** START OF DATA SECTION **

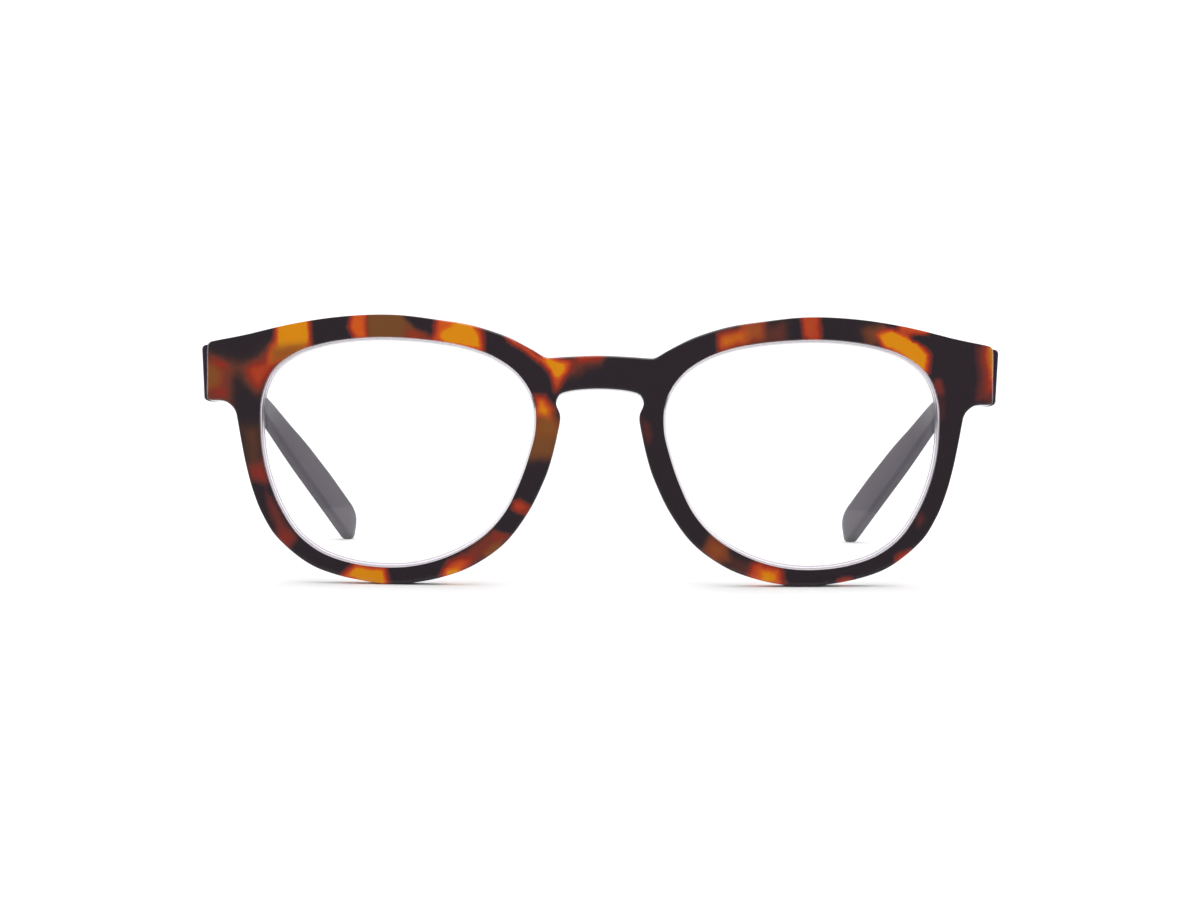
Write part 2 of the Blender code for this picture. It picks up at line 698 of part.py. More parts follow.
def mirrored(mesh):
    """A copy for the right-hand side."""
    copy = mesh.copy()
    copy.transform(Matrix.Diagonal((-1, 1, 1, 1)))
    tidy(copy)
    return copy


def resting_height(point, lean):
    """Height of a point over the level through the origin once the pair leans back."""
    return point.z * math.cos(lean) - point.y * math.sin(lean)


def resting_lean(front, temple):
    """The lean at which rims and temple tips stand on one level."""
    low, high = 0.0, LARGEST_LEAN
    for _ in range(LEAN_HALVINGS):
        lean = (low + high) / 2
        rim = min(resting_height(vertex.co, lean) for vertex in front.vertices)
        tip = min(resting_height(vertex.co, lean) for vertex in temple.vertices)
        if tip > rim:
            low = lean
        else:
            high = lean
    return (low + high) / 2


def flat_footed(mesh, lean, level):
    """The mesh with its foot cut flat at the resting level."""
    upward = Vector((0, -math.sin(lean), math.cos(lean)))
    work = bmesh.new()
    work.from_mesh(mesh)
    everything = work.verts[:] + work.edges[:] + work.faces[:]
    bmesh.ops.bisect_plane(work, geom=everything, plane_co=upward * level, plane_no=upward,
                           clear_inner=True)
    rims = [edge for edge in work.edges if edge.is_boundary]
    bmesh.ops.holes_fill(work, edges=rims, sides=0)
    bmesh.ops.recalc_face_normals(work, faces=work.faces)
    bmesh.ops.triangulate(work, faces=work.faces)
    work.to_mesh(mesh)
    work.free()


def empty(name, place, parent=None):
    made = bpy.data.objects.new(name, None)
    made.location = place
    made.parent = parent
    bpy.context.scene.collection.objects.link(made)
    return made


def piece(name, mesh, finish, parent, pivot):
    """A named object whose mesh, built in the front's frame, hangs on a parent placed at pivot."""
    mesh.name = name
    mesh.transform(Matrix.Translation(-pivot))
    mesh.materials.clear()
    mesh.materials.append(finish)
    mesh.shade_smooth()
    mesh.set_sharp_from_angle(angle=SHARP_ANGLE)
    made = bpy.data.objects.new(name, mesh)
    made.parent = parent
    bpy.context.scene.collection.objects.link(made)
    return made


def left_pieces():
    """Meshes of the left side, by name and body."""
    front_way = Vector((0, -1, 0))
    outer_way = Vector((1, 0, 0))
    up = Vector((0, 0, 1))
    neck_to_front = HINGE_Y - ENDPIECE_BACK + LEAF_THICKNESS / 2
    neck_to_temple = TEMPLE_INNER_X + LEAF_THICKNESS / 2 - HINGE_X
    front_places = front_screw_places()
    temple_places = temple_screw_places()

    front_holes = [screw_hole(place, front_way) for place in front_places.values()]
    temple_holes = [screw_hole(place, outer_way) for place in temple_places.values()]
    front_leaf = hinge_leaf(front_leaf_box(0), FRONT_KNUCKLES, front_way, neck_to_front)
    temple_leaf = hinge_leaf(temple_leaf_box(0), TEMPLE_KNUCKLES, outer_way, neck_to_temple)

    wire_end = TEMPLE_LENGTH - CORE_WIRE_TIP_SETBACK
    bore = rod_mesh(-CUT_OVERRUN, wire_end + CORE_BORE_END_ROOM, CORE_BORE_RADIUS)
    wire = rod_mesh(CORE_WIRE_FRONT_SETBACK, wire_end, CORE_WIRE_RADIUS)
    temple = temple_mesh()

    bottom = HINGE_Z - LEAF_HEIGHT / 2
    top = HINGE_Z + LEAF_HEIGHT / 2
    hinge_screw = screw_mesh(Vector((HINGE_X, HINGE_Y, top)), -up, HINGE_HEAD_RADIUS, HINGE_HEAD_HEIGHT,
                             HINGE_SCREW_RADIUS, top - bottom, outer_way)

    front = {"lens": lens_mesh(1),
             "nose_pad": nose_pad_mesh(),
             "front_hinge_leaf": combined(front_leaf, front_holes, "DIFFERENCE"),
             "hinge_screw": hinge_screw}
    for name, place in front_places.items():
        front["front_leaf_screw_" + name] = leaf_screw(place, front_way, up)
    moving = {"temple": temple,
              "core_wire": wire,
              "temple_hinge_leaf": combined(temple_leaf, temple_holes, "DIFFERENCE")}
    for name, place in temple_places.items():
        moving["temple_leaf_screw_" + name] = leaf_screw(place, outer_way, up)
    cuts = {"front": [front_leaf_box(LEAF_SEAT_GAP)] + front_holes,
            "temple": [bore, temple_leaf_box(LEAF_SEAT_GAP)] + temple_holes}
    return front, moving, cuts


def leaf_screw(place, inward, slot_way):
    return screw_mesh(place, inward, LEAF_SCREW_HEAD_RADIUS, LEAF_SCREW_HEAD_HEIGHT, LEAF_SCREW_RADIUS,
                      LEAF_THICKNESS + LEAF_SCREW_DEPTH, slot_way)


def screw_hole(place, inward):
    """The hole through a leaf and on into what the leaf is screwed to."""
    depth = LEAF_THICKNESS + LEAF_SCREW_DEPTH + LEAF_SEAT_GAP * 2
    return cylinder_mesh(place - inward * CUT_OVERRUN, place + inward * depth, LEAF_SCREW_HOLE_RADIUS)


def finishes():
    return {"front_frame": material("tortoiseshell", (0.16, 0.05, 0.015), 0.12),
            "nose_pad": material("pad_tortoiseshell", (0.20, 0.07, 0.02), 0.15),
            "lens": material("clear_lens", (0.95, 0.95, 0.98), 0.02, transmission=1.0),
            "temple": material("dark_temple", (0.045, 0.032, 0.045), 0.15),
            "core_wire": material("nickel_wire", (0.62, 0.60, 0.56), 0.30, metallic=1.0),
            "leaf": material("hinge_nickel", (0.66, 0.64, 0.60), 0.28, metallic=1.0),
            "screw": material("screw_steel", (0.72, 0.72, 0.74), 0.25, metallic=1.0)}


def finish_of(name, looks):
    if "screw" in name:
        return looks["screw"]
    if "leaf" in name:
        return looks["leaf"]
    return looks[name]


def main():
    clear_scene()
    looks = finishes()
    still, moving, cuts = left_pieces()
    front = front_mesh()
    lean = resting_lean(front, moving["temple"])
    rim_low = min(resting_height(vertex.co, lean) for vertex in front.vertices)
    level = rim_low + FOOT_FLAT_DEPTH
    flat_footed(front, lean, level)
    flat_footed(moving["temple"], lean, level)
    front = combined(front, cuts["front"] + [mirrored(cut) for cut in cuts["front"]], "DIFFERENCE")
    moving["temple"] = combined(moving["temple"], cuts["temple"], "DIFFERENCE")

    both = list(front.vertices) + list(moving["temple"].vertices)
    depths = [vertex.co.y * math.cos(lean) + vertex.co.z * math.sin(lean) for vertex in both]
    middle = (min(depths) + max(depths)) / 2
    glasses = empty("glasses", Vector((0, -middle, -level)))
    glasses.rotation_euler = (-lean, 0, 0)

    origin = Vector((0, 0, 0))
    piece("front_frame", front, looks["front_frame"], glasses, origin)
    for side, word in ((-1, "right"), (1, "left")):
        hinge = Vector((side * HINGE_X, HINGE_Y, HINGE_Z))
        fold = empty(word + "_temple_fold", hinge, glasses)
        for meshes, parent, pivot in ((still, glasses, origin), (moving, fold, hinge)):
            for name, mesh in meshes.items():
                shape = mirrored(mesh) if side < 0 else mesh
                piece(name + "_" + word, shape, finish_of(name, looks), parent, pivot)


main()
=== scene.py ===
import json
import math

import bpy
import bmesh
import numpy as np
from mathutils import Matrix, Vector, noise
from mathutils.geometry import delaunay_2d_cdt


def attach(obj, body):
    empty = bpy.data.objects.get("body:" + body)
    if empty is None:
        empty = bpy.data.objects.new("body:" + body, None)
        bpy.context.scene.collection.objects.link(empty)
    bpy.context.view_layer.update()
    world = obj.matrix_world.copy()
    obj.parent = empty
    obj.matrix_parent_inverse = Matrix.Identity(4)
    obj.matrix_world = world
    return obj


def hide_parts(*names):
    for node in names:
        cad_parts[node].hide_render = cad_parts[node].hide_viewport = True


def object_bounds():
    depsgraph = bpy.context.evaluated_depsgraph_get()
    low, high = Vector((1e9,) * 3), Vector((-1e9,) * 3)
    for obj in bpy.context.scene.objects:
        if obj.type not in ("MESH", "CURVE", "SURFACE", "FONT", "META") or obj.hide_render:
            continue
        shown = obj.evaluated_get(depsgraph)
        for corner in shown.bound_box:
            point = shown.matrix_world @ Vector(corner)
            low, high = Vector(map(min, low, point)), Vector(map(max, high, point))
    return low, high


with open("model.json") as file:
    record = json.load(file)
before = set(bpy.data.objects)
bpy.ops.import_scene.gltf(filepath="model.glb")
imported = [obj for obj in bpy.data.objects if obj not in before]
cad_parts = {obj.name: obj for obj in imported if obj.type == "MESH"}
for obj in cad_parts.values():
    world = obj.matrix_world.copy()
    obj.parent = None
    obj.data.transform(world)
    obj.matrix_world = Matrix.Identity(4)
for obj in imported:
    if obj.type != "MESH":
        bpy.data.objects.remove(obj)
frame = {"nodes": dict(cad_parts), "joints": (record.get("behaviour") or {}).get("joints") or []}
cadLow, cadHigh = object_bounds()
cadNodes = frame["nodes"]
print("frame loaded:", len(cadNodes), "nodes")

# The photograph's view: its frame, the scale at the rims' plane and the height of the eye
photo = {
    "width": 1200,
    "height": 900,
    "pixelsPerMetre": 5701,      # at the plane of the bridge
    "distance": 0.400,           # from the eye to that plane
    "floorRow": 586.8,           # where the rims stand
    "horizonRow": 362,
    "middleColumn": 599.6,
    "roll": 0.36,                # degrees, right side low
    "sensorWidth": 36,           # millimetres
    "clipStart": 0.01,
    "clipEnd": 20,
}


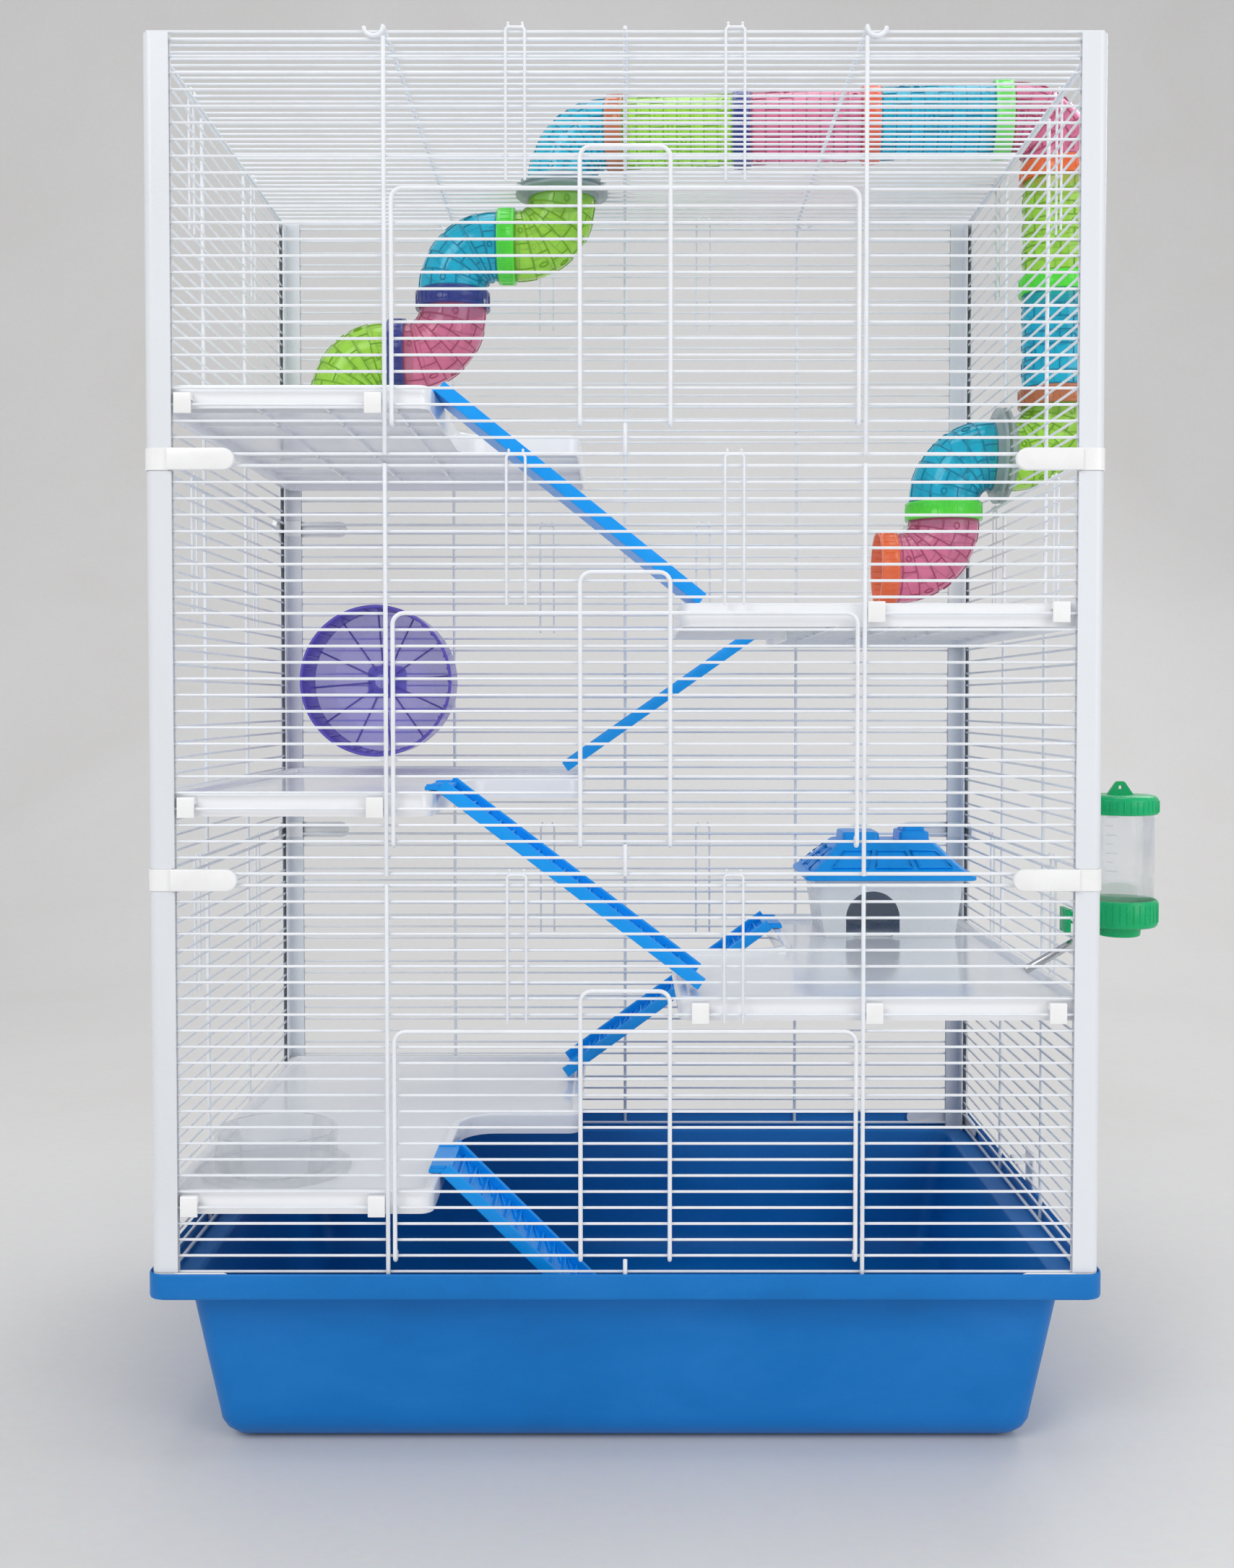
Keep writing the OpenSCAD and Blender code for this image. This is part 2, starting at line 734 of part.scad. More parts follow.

** END OF DATA SECTION **

Emit only the lines from the one containing "origin = Vector((0, 0, 0))" through the one containing "bpy.context.view_layer.update()", copied exactly.

### [OUTPUT BELOW]
    origin = Vector((0, 0, 0))
    piece("front_frame", front, looks["front_frame"], glasses, origin)
    for side, word in ((-1, "right"), (1, "left")):
        hinge = Vector((side * HINGE_X, HINGE_Y, HINGE_Z))
        fold = empty(word + "_temple_fold", hinge, glasses)
        for meshes, parent, pivot in ((still, glasses, origin), (moving, fold, hinge)):
            for name, mesh in meshes.items():
                shape = mirrored(mesh) if side < 0 else mesh
                piece(name + "_" + word, shape, finish_of(name, looks), parent, pivot)


main()
=== scene.py ===
import json
import math

import bpy
import bmesh
import numpy as np
from mathutils import Matrix, Vector, noise
from mathutils.geometry import delaunay_2d_cdt


def attach(obj, body):
    empty = bpy.data.objects.get("body:" + body)
    if empty is None:
        empty = bpy.data.objects.new("body:" + body, None)
        bpy.context.scene.collection.objects.link(empty)
    bpy.context.view_layer.update()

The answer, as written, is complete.